Andrew responds to my earlier post on Obama and neoconservatives: But on the core question of advancing our national interests in the Middle East by insisting on a settlement in Israel-Palestine, Obama is trying very hard against an implacable and fanatical opposition of evangelical end-timers and neocon neurotics. And Romney, in contrast, wants to go […]

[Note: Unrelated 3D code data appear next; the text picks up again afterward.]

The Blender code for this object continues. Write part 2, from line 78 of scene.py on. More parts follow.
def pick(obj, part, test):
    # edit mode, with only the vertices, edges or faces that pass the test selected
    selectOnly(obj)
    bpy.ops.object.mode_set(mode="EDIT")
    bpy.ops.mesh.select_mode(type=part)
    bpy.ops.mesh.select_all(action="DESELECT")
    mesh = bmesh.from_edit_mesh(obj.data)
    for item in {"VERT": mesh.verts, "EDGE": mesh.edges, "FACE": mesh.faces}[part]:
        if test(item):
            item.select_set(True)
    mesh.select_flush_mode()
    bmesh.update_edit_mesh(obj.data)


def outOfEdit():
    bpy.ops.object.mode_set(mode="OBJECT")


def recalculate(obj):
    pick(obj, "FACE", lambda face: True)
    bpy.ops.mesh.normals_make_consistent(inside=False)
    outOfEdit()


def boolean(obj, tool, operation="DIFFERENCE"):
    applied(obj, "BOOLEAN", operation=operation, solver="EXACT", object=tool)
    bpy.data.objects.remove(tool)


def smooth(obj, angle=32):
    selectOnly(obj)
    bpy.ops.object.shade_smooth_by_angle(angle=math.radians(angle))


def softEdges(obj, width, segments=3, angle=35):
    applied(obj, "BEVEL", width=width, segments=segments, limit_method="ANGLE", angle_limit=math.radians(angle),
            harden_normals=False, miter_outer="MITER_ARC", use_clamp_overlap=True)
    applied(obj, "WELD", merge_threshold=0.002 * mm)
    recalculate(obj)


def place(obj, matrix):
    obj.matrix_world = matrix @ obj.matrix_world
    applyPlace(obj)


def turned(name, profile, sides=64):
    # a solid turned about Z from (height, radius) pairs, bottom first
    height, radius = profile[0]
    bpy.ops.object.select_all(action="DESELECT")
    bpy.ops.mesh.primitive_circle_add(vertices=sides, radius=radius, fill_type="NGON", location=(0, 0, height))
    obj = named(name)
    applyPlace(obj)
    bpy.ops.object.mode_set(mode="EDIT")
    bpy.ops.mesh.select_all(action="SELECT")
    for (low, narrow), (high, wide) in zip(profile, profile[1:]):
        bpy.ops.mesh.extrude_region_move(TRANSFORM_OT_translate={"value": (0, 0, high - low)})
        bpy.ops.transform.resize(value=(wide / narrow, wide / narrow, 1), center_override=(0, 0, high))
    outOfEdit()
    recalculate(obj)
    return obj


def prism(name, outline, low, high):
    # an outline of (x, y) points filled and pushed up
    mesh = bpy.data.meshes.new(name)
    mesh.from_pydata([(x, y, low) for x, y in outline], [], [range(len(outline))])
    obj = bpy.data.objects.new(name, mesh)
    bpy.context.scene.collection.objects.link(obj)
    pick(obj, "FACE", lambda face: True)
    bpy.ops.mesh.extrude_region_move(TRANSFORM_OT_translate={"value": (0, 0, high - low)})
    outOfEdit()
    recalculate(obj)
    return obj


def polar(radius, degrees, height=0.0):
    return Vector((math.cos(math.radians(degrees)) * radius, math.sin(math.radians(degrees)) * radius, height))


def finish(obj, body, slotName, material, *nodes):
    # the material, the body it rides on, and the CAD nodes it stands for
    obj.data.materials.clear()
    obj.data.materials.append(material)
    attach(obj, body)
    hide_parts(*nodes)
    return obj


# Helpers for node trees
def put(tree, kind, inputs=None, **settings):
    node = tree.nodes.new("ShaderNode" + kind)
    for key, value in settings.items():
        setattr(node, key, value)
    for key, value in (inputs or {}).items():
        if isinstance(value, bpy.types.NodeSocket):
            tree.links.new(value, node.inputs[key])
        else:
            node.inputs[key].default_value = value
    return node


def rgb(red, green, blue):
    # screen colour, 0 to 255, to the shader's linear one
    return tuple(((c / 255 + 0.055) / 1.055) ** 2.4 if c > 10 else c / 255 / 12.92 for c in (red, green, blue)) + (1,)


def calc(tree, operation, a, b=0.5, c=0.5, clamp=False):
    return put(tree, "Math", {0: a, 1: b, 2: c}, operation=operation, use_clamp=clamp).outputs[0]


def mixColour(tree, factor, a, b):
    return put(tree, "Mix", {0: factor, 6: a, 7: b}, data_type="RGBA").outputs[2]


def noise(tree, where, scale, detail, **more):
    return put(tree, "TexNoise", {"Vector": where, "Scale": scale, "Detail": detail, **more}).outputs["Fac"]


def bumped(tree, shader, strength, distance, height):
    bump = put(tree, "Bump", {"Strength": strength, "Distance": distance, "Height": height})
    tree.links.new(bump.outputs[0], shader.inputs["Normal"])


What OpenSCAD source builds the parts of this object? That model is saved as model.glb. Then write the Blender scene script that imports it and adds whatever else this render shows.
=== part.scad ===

Andrew responds to my earlier post on Obama and neoconservatives:

But on the core question of advancing our national interests in the Middle East by insisting on a settlement in Israel-Palestine, Obama is trying very hard against an implacable and fanatical opposition of evangelical end-timers and neocon neurotics. And Romney, in contrast, wants to go to war with Iran, do whatever Israel says, and increase offense spending. I call it offense because I see no way that putting a base in Australia somehow defends the homeland of the United States. It does nothing of the kind. It just projects global power.

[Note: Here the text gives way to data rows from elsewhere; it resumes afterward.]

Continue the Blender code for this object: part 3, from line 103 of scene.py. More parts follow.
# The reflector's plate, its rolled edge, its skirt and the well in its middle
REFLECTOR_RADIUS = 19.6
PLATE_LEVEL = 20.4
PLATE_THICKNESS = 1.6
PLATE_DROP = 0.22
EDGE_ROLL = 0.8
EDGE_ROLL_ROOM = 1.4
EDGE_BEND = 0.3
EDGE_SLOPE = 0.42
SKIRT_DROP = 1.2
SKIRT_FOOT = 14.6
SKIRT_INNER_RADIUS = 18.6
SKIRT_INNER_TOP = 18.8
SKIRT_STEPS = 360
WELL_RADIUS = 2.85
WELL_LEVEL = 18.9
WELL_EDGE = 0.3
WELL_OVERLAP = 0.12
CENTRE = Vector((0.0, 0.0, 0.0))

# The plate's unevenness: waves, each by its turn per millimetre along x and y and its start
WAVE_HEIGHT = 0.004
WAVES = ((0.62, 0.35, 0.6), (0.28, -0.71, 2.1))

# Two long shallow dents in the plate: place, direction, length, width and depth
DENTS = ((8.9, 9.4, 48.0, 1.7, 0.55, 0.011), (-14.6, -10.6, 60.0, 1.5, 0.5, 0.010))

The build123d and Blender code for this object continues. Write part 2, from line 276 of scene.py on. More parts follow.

In fairness to Obama, he plainly admitted that this is what the U.S. is doing in the western Pacific when he said that the U.S. will “project power and deter threats to peace.” Naturally, I agree with Andrew that this has nothing to do with defending the United States, and Justin Logan is right to observe that the “pivot” to Asia will encourage East Asian allies to become even greater free-riders than they already are. However, the first thing to understand about this is that this is the direction the administration wanted to take from the beginning. Administration policy towards Asia was expressed in the slogan, “America is back,” which prompted some critics to note that America had never “gone” anywhere, but it made clear that they wanted the U.S. role in the western Pacific to increase. This has informed their mishandling of the basing dispute with Japan, and it has been driving the push to check Chinese ambitions in the South China Sea.

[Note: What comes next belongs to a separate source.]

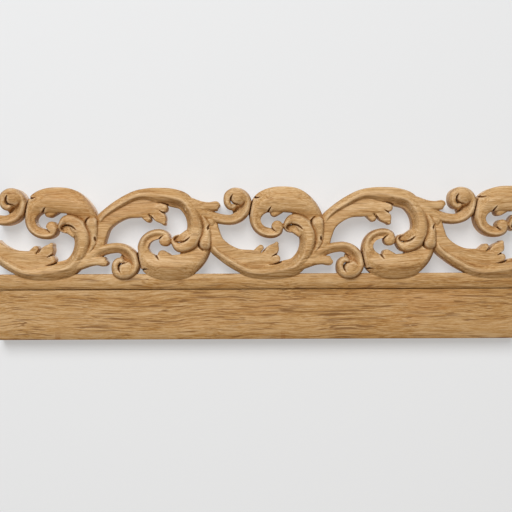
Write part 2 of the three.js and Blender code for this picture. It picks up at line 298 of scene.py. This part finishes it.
# The bud between the stem and the next bowl, the side leaf with its volute, and the short lobe
bud = dict(
    line=[
        [97, -26, 1.2, 16.6], [103.6, -20, 2.2, 17.2], [108.6, -9, 3.2, 17.9], [109.4, 0, 4.0, 18.8],
        [108, 9.6, 5.8, 19.8],
    ],
    sections=[(2.0, 0.8, 0.2, 0, 0.2, 0.8, 2.0), (2.6, 1.2, 0.3, 0, 0.3, 1.2, 2.6)],
    roundEnd=True, sink=2.2, blend=1.5,
)
budRoot = dict(button=[112.2, -11.8, 5.2, 17.2], dome=1.2, power=2, blend=3)
volute = dict(
    line=[
        [-12, 26, 6.9, 17.2], [-4, 20.6, 5.9, 17.2], [5, 16.4, 5.1, 17], [14, 14.2, 5.0, 16.8],
        [22.6, 14, 5.1, 16.8], [30, 17.6, 5.7, 17], [34.8, 24, 5.9, 17.2], [36.4, 31.2, 5.5, 17.4],
        [35, 36.4, 5.1, 18.0], [30.4, 39.8, 5.1, 18.3], [24.4, 40.9, 4.7, 18.2],
        [19.3, 38.0, 4.3, 17.8], [17.6, 33.2, 3.4, 17.8], [18.6, 29, 3.2, 17.6],
        [21.6, 26.6, 3.0, 17.2], [24.4, 27, 2.4, 16.8],
    ],
    sections=[
        (3.0, 1.4, 0.4, 0, 0.2, 1.0, 2.6), (3.6, 2.9, 1.8, 0.4, 0, 0.7, 2.6),
        (6.8, 6.0, 4.0, 1.2, 0, 0.9, 3.2), (1.6, 0.8, 0.3, 0, 0.3, 1.6, 4.4),
        (1.2, 0.5, 0.1, 0, 0.6, 1.9, 3.4), (2.0, 0.9, 0.2, 0, 0.2, 1.0, 2.6),
    ],
    roundEnd=True, blend=0.8,
)
volutePad = dict(
    line=[[23.4, 21.6, 2.0, 8.6], [27, 22.6, 3.6, 10], [30.4, 25.6, 4, 10.6], [31, 30, 3.4, 11.5]],
    sections=[(0.6, 0.1, 0, 0, 0, 0.1, 0.6)], blend=3,
)
voluteBulb = dict(button=[28.6, 36.4, 7.8, 18.9], dome=2.2, power=2.2, blend=1.6)
sideLobe = dict(
    line=[
        [-28, 34.4, 4.4, 17.4], [-17, 30.6, 4.8, 17.4], [-8, 28.0, 4.4, 17.2], [0, 27.0, 4.4, 17.2],
        [6, 27.6, 4.8, 17.2],
    ],
    sections=[(2.0, 0.6, 0.1, 0, 0.2, 0.8, 2.4)], roundEnd=True, sink=1.2, bites=[(15.0, 22.0, 7.0)],
    blend=1.2,
)
sideRoot = dict(
    line=[[-24, 29, 7, 17.8], [-12, 25.4, 7.4, 17.4], [-2, 22, 5.6, 15.6]],
    sections=[(2.0, 0.6, 0.1, 0, 0.1, 0.6, 2.0)], blend=2.0,
)
leaves = [
    vine, hookPad, blade, *bladeLobes, arch, archLobe, archButton, buttonWeb, hookWeb, sideRoot,
    volute, volutePad, voluteBulb, sideLobe, budRoot, bud,
]

# Knife cuts, as rows of [u, v, half width, depth]
cuts = [
    [[56.4, -12.2, 1.5, 9], [55.4, -15.2, 1.0, 5], [53.8, -18.2, 0.5, 1.2]],
    [[69.8, -19.2, 1.4, 9], [66, -21.0, 0.9, 5], [62, -23.0, 0.5, 1.0]],
    [[71.0, -28.6, 1.0, 3.5], [66, -30.3, 0.9, 2.8], [59.5, -31.2, 0.5, 0.6]],
    [[58.2, 21.0, 1.1, 8], [59.6, 23.6, 0.9, 5], [61.6, 26.2, 0.4, 1.0]],
    [[60.8, 6.2, 0.9, 7], [63.2, 3.8, 0.8, 4], [65.8, 1.7, 0.4, 1.0]],
    [[112.5, -22, 0.4, 1.5], [117, -22.2, 0.9, 5], [121.5, -22.9, 1.2, 8]],
    [[23.4, 38.6, 0.4, 1.2], [21.9, 36, 1.0, 4.5], [21.6, 32.9, 1.1, 5], [23.2, 30.6, 0.9, 4],
     [26, 29.4, 0.9, 3.4], [28.8, 28.7, 0.9, 2.6], [31.8, 27, 0.4, 0.8]],
    [[77.4, 7.8, 0.6, 1.5], [81.5, 8.9, 0.9, 2.5], [86, 8.2, 1.1, 4], [89.6, 6.2, 1.0, 3.5],
     [92.6, 3.4, 0.4, 1]],
    [[44.5, 35.9, 1.1, 8], [47.5, 35.4, 0.9, 4.5], [51.5, 36.0, 0.4, 0.8]],
    [[43.2, 33.5, 0.5, 3], [41.5, 28, 0.8, 6], [40.3, 22, 0.9, 8], [39.4, 17, 1.1, 10],
     [38.4, 13, 1.5, 12]],
    [[86, -27.2, 0.5, 0.2], [92, -26.6, 0.9, 0.5], [100, -23.6, 1.0, 0.7], [106.6, -17.6, 1.0, 0.8],
     [112, -9.6, 0.9, 0.8], [114, -3, 0.9, 1.6], [114.2, 4, 1.0, 3], [113.6, 12, 1.2, 4]],
    [[102.6, -21.4, 0.5, 0.2], [105.2, -10, 0.8, 0.4], [104.6, 0, 0.8, 0.8], [102.2, 6, 0.9, 2.0],
     [100.8, 11.0, 1.1, 4.5], [102.2, 14.6, 0.9, 2.2], [105.4, 16.8, 0.6, 0.8]],
    [[111.6, -7.6, 0.8, 3], [110.7, -5.4, 1.1, 6], [110.4, -3.4, 0.7, 3]],
]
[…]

Andrew asks, “Why shouldn’t China have a sphere of influence in the Pacific?” That’s a good question. Why indeed? Because apparently no regional power is permitted to have a sphere of influence in its own region, but the U.S. insists on having spheres of influence in every region. It doesn’t seem to bother very many people that this is fundamentally destabilizing and a recipe for making wider international conflict more likely. The assertion that the U.S. is a “Pacific nation” sounds somewhat reasonable until one realizes that Obama and Clinton are referring to a U.S. role in the western Pacific, at which point it becomes no less ridiculous than the continuing insistence that America must be a “European power” twenty years after the USSR ceased to exist.

Romney’s ship-building enthusiasm and anti-China rhetoric are more aggressive and confrontational than what Obama is doing, but not that much more. On Israel and Palestine, it is marginally better that the hard-liners are out of power blocking presidential efforts to reach a settlement instead of being the ones making policy, and I shudder to think what the Russia policy of a Romney administration would look like. Obama has never challenged “neo-imperial assumptions” because he shares them. Provided that we understand this, and so long as there are no illusions about what a second Obama term will bring in terms of continued hegemonism and overstretch, I have no problem accepting that Romney would clearly be even worse.